The sandwich comes with a pan fried thigh, Swiss cheese, onion and pickle slaw and a Cajun remoulade served with French fries. Despite being of Swiss heritage, I actually hate Swiss cheese and substituted cheddar.
The food came out in about 10 or 15 minutes, and having worked in food service, that said to me the chicken was cooked to order, perfect. Served on a thick sesame seed bun with a mountain of fries, it looked amazing.

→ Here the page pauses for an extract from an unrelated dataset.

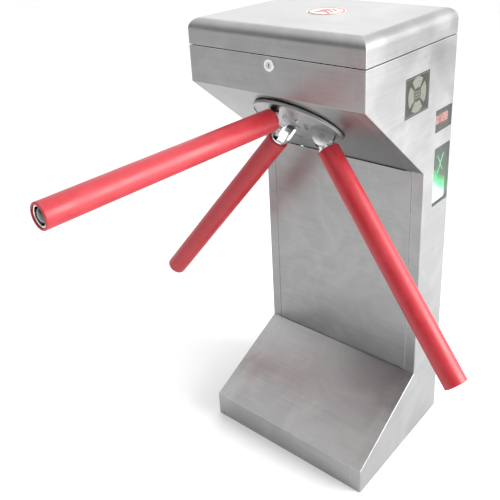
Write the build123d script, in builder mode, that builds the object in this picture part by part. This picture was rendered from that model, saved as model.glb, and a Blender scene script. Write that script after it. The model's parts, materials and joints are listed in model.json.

The fries were cooked and seasoned to perfection. They were thin and crispy, just how I like them. The chicken was also seasoned nicely, and with a slight kick to the seasoning itself, it reminded me of a southern fried chicken recipe. I personally love onions and pickles and the slaw the cheese covered thigh was resting on was tangy and filled with herbs. The Cajun sauce spread on the bun was smoky and spicy, tying all the flavors together so nicely it was hard to put down.
That sandwich didn’t stand a chance, but the fries put up a fight and I had to tap out eventually.
When all was said and done, my stomach was full of a good beer and a better sandwich while my memory of The Press Room will be one filled with incredible jazz music. While I was eating, some attendees hopped on stage including a drummer, bassist, pianist and a few trumpet players to really honor the jam in Jazz Jam.
I will definitely be back.
The Press Room hosts Jazz Jam every Tuesday night from 6:00 to 9:00 p.m. Metered parking is available at the Wright Avenue lot or you can take the Wildcat Transit Portsmouth route and use the Market Square stop only a couple blocks down from The Press Room.